Wie Finanzdirektor Bohn am Mittwoch erläutert, belaufen sich die Finanzanlagen auf rund 344 Millionen Euro. Für diese regelten verschiedene Diözesangesetze eine „risikoarme, ethisch-nachhaltige Anlagestrategie, die im Einklang mit der katholischen Soziallehre steht“.
Doch wie war es früher? Der Anwalt des ehemaligen stellvertretenden Finanzdirektors, Ulrich Ziegert, kritisierte das Bistum am Mittwoch zum wiederholten Male vehement. So habe der Vermögensverwaltungsrat des Bistums im Mai 2009 – trotz anderslautender Angaben des Bistums – sehr wohl ein inflationsbereinigtes Renditeziel von jährlich acht bis zehn Prozent definiert. „Die Erzählung von der konservativen Anlagestrategie ist eine Legendenbildung. Wer eine Renditeerwartung von acht bis zehn Prozent nach Inflation protokolliert, dokumentiert seine Gier, nicht aber seine konservative Anlageorientierung“, sagt Ziegert im Gespräch mit dieser Redaktion.
Zwar seien diese Renditeziele noch im gleichen Jahr „der Realität“ angepasst worden und man habe eine Rendite von zwei bis drei Prozent über den drei- bis fünfjährigen deutschen Staatsanleihen beschlossen. Aber auch diese Anlagestrategie sei, so Ziegert, höchst risikoreich gewesen.
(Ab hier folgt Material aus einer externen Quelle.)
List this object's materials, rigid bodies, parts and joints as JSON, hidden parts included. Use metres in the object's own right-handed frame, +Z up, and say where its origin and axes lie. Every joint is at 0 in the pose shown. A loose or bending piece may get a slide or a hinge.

Derartige Renditen könnten nur, „wie geschehen, über eine Beimischung riskanter Anlageformen erwirtschaftet werden“. Als weiteres Beispiel für die „extreme Risikobereitschaft“ des Bistums nennt Ziegert einen Verlust bei Schiffsbeteiligungen in Höhe mehrerer Millionen Euro. Das Bistum wollte sich am Mittwoch dazu nicht äußern.